Quizás
Mikel Lejarza
Toulouse
de poco un todo
TODOS los 6 de diciembre se plantea la necesidad de reformar la Constitución y la inconveniencia de hacerlo. Reflexiones que se acompañan con referencias a la evidente falta de consenso en la España política actual. Hasta ahí, muy bien. Pero se añade que en el caso de la sucesión a la Corona y en la abolición de la prevalencia del varón sobre la mujer, la unanimidad sería completa.
Si lo fuese, sería un síntoma de la falta de rigor conceptual que caracteriza a nuestro tiempo. O casi peor: de la indiferencia de fondo por quién pueda o deba heredar la Corona y por los principios jurídicos más básicos. Anular la prevalencia del varón no significa más que fortalecer otra discriminación: la prevalencia por la edad. El artículo 14 de la Constitución Española prohíbe con la misma contundencia explícita la discriminación en razón de sexo que la discriminación por razón de edad, de modo que el igualitarismo no es una filosofía que, si queremos ser coherentes y sistemáticos, convenga blandir contra el sistema de sucesión a la Corona. Monarquía e igualitarismo son diametralmente opuestos.
Todo este embrollo conceptual no se puede explicar sin el pansexualismo que domina el segundo órgano -que diría Woody Allen- más importante de los seres humanos: sus cabezas. Para cualquiera que mantenga la cabeza fría y observe las cosas como son, la primogenitura resulta, como mínimo, una fuente de privilegios discriminatorios tan grave o más, en nuestros días, que el sexo. Mi hijo, que es el segundón, va siempre por detrás de su hermana, y aquellas cosas que ella hacía y nos parecían milagrosas, son recibidas cuando las hace él con una la leve sonrisa de un "Ya te tocaba, macho". Yo, que fui el primogénito, tengo pendiente escribir un homenaje a mis hermanos a la vista de lo que con la paternidad estoy viendo. Es revelador que todo esto pase desapercibido en nuestra opinión pública, concentrada en el sexo.

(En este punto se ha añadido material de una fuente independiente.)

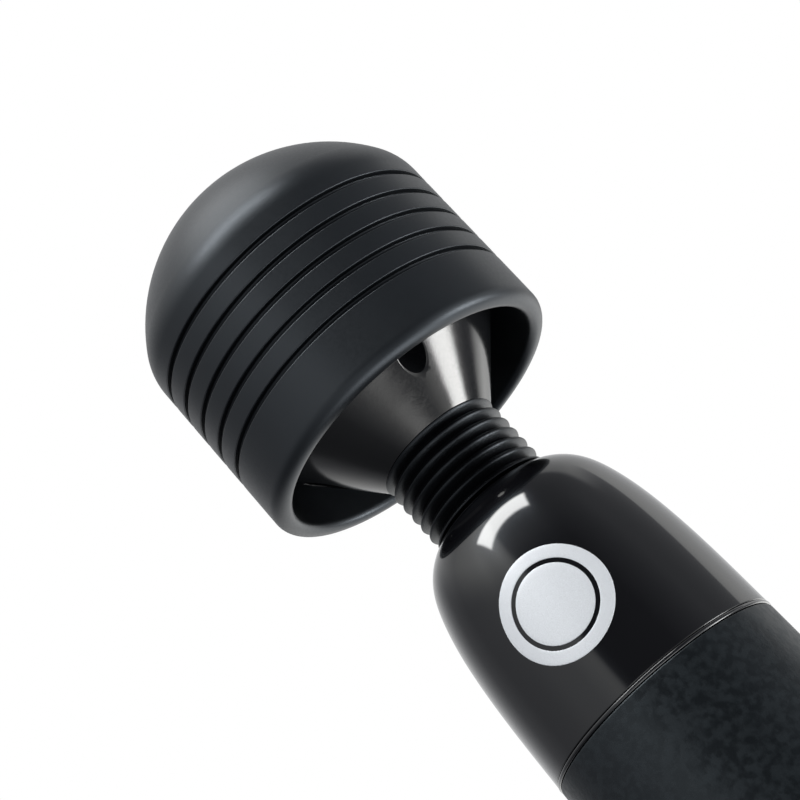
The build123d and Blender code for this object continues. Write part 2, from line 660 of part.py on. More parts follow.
def indicator_led():
    """Lamp behind the light pipe."""
    return block(2.0, (BOARD_Y[0] - 1.2, BOARD_Y[0]), (INDICATOR_Z - 1.0, INDICATOR_Z + 1.0))


def board_components():
    """Chips and capacitors on the free parts of the board."""
    face = BOARD_Y[0]
    chip = block(5.0, (face - 1.5, face), (122.0, 127.5), -5.5)
    driver = block(4.0, (face - 1.5, face), (138.5, 143.5), 6.0)
    capacitors = [rod_y(2.4, x, 105.0, face - 5.0, face) for x in (-6.5, 6.5)]
    return together([chip, driver, *capacitors])


def battery_cells():
    """Two cylindrical cells side by side."""
    top = CELL_BOTTOM_Z + CELL_LENGTH
    spread = CELL_RADIUS + 0.1
    return together([disc(CELL_RADIUS, CELL_BOTTOM_Z, top, x) for x in (-spread, spread)])


def battery_holder():
    """Cradle: two end plates joined by a spine behind the cells."""
    top = CELL_BOTTOM_Z + CELL_LENGTH
    plate = 2.4
    outline = handle_form(-GRIP_THICKNESS - SHELL_WALL - 0.4) - block(60, (-BEYOND, -9.6), (60, 200))
    ends = disc(BEYOND, CELL_BOTTOM_Z - plate, CELL_BOTTOM_Z) + disc(BEYOND, top, top + plate)
    spine = block(12.0, (9.3, 11.8), (CELL_BOTTOM_Z - plate, top + plate))
    return (ends & outline) + spine


def motor_can():
    """Steel can of the motor, closed at the top round the front bush."""
    low, high = MOTOR_Z
    can = disc(MOTOR_RADIUS, low, high) - disc(MOTOR_RADIUS - MOTOR_WALL, low, high - MOTOR_WALL)
    return can - disc(BUSH_RADIUS, high - MOTOR_WALL, high)


def motor_end_bell():
    """Moulded rear cover of the motor, which holds the brushes and the rear bush."""
    bell = tube(MOTOR_RADIUS - MOTOR_WALL, BUSH_RADIUS, *END_BELL_Z)
    for x in (-7.6, 7.6):
        bell -= Pos(x, 0, END_BELL_Z[1] - 1.5) * Box(3.4, 3.4, 3.2)
    return bell


def motor_bushes():
    """Front and rear sleeve bearings of the motor shaft."""
    bore = SHAFT_RADIUS + 0.03
    top = MOTOR_Z[1]
    return together([tube(BUSH_RADIUS, bore, *END_BELL_Z), tube(BUSH_RADIUS, bore, top - 3.4, top + 1.0)])


def motor_magnets():
    """Two curved magnets in the can."""
    ring = tube(MOTOR_RADIUS - MOTOR_WALL, MAGNET_BORE, *MAGNET_Z)
    return together([ring & block(40, side, MAGNET_Z) for side in ((-20, -4), (4, 20))])


def motor_brushes():
    """Two carbon brushes that press on the commutator."""
    reach = COMMUTATOR_RADIUS + 1.7
    return together([Pos(x, 0, BRUSH_Z) * Box(3.2, 3.2, 3.6) for x in (-reach, reach)])


def motor_armature():
    """Three-pole laminated core."""
    core = disc(4.6, *ARMATURE_Z)
    for angle in evenly(POLE_COUNT, 90):
        core += Rot(Z=angle) * block(POLE_WIDTH, (3.0, 9.6), ARMATURE_Z)
        tip = tube(11.6, 9.4, *ARMATURE_Z) & block(14.5, (0, 12), ARMATURE_Z)
        core += Rot(Z=angle) * tip
    return core - disc(SHAFT_RADIUS, *ARMATURE_Z)


def motor_windings():
    """Copper coil round each pole."""
    low, high = ARMATURE_Z
    around = block(POLE_WIDTH + 0.1, (5.0, 9.4), (low - 0.1, high + 0.1))
    coil = block(6.6, (5.2, 8.5), (low - WINDING_MARGIN, high + WINDING_MARGIN)) - around
    return together(round_the_axis(coil, evenly(POLE_COUNT, 90)))


def commutator():
    """Copper drum that the brushes run on."""
    return tube(COMMUTATOR_RADIUS, SHAFT_RADIUS, *COMMUTATOR_Z)


def motor_shaft():
    """Motor shaft from the rear bush up into the drive hub."""
    return disc(SHAFT_RADIUS, END_BELL_Z[0] + 0.2, LOWER_PIVOT_Z - 2.2)


def motor_mount():
    """Plate that hangs the motor under the shoulder's ledge."""
    plate = disc(17.6, *MOUNT_PLATE_Z) - disc(4.3, *MOUNT_PLATE_Z)
    for angle in MOUNT_SCREW_ANGLES:
        plate -= Rot(Z=angle) * disc(1.4, *MOUNT_PLATE_Z, MOUNT_SCREW_CIRCLE)
    return plate


def motor_mount_screws():
    """Three screws up through the plate into the ledge, their heads cut to clear the motor."""
    low = MOUNT_PLATE_Z[0]
    screw = disc(1.05, low, low + 4.2, MOUNT_SCREW_CIRCLE)
    head = disc(1.9, low - 1.2, low, MOUNT_SCREW_CIRCLE) - disc(MOTOR_RADIUS + 0.05, low - 2, low)
    return together(round_the_axis(screw + head, MOUNT_SCREW_ANGLES))


def motor_isolator():
    """Rubber band that steadies the motor in the spigot."""
    return tube(SPIGOT_RADIUS - SPIGOT_WALL - 0.05, MOTOR_RADIUS, *ISOLATOR_Z)


def board_middle():
    """Depth of the middle of the circuit board's thickness."""
    return sum(BOARD_Y) / 2


def lead(points, radii):
    """Insulated wire along straight runs joined by arcs."""
    path = FilletPolyline(*points, radius=radii)
    section = Plane(origin=path @ 0, z_dir=path % 0) * Circle(WIRE_RADIUS)
    return sweep(section, path=path)


def motor_leads():
    """Two wires from the board to the motor's end bell."""
    y, low, high = board_middle(), BOARD_Z[1], END_BELL_Z[0]
    route = [(7.6, y, low), (7.6, y, low + 5.5), (9.6, -7.0, high - 4.9), (9.6, -7.0, high)]
    mirrored = [(-x, y, z) for x, y, z in route]
    return together([lead(route, 2.5), lead(mirrored, 2.5)])


def inlet_leads():
    """Two wires from the charging socket past the bulkhead to the board."""
    y = board_middle()
    top = BOARD_Z[0]
    bends = [(2.0, 15.0), (2.0, 30.0), (6.0, 42.0), (6.0, 60.0), (y, top - 16.0), (y, top)]
    return together([lead([(x, *bend) for bend in bends], 6.0) for x in (-1.2, 1.2)])


def nodes():
    """Every piece of the wand by its node name."""
    lower_inner, lower_outer = bearing_rings(LOWER_BEARING_Z)
    upper_inner, upper_outer = bearing_rings(UPPER_BEARING_Z)
    pieces = {
        "lower_bearing_inner_ring": lower_inner,
        "lower_bearing_outer_ring": lower_outer,
        "lower_bearing_balls": bearing_balls(LOWER_BEARING_Z),
        "upper_bearing_inner_ring": upper_inner,
        "upper_bearing_outer_ring": upper_outer,
        "upper_bearing_balls": bearing_balls(UPPER_BEARING_Z),
    }
    for name in BUTTON_Z:
        pieces["button_" + name] = button(name)
    makers = (
        head_cap, head_core, core_plate, head_cone, cone_screws,
        eccentric_shaft, shaft_clips, eccentric_weight, set_screw, drive_coupling, drive_hub,
        neck_bellows, neck_spring, neck_collar_lower, neck_collar_upper,
        shoulder_shell, trim_ring_upper, grip_sleeve, trim_ring_lower, badge, control_bezel, indicator_lens,
        handle_front_shell, handle_rear_shell, shell_screws,
        end_cap, end_cap_screws, base_pad, base_bulkhead, dc_inlet,
        circuit_board, tact_switches, indicator_led, board_components, battery_cells, battery_holder,
        motor_can, motor_end_bell, motor_bushes, motor_magnets, motor_brushes,
        motor_armature, motor_windings, commutator, motor_shaft,
        motor_mount, motor_mount_screws, motor_isolator, motor_leads, inlet_leads,
    )
    for make in makers:
        pieces[make.__name__] = make()
    return pieces


os.makedirs("parts", exist_ok=True)
for node_name, solid in nodes().items():
    export_step(solid, f"parts/{node_name}.step")
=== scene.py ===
"""Looks of the handheld wand massager: meshes, materials, studio and camera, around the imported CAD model.

Metres, in the CAD model's frame: the wand stands on the floor, +Z runs up to the head, and the badge and
buttons face -Y.
"""

from math import atan2, cos, pi, radians, sin, sqrt, tan, tau

import bmesh
import bpy
import numpy as np
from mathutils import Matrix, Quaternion, Vector


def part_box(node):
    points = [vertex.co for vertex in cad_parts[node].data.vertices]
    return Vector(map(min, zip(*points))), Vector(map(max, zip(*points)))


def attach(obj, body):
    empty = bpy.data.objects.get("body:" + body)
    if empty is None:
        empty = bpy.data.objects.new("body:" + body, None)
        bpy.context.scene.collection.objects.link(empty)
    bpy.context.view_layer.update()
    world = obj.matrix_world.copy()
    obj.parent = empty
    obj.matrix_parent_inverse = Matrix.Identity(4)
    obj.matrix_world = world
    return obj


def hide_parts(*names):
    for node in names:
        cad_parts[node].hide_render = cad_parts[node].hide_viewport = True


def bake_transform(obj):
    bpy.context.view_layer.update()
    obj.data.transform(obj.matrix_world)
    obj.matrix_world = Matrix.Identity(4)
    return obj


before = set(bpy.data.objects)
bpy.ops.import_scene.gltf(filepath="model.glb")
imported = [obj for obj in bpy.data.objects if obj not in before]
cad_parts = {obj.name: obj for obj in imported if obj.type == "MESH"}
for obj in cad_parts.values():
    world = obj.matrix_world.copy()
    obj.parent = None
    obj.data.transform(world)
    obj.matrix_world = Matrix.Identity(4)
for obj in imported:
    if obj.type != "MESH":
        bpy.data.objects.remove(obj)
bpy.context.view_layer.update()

MM = 0.001
SEGMENTS = 256

# ---- head, from the frame's own boxes and the cap's design ----
HEAD_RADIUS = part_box("head_cap")[1].x
HEAD_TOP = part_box("head_cap")[1].z
RIM_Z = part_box("head_cap")[0].z
CAP_WALL = 3.6 * MM
CROWN_RADIUS = 32.65 * MM
CORNER_RADIUS = 10.2 * MM
CORNER_BELOW_TOP = 22.1 * MM
GROOVE_COUNT = 5
GROOVE_PITCH = 4.88 * MM
GROOVE_WIDTH = 1.15 * MM
GROOVE_DEPTH = 1.2 * MM
FIRST_GROOVE_ABOVE_RIM = 11.9 * MM
GROOVE_EDGE = 0.2 * MM
GROOVE_FLOOR = 0.35 * MM
LIP_OUTER = 2.3 * MM
LIP_INNER = 1.3 * MM

# ---- cone ----
NECK_SOCKET_BORE = 10.85 * MM
NECK_TOP_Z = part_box("head_cone")[0].z
FLANGE_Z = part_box("head_cone")[1].z
CONE_WIDE_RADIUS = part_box("head_cone")[1].x
CONE_MOUTH_RADIUS = 11.66 * MM
CONE_SLOPE = 0.824
POCKET_RADIUS = 2.6 * MM
POCKET_CIRCLE = 19.4 * MM
POCKET_ANGLES = (-60, 60, 180)
POCKET_EDGE = 0.4 * MM
POCKET_FLOOR_Z = FLANGE_Z - 2.0 * MM
FLARE_TURN = 72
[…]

Pero además es una reforma con graves fallos desde un punto de vista de elemental técnica jurídica. Instaurarla supondría discriminar frontalmente a la hija mayor de Juan Carlos I, la infanta Elena. No se podría entender por qué con ella sí cabe la prevalencia del varón y no lo hará de Felipe en adelante.
Los cambios en la sucesión de la Corona no son triviales. De hecho, lo mejor, para conjurar los maremagnums jurídicos, dinásticos, históricos y morales y, a la vez, contentar a una opinión pública muy sensibilizada a la no discriminación de Leonor, pero no, curiosamente, a la de Elena, sería ir cambiando otras cosas más urgentes, más esenciales y más fáciles de la Constitución, como el Título VIII, el de las onerosas autonomías. Y que los príncipes de Asturias siguiesen teniendo niñas. Cuantas más, mejor, que otro problema gordo que tenemos en España es el de la pirámide poblacional invirtiéndose; y la Casa Real debe predicar con el ejemplo.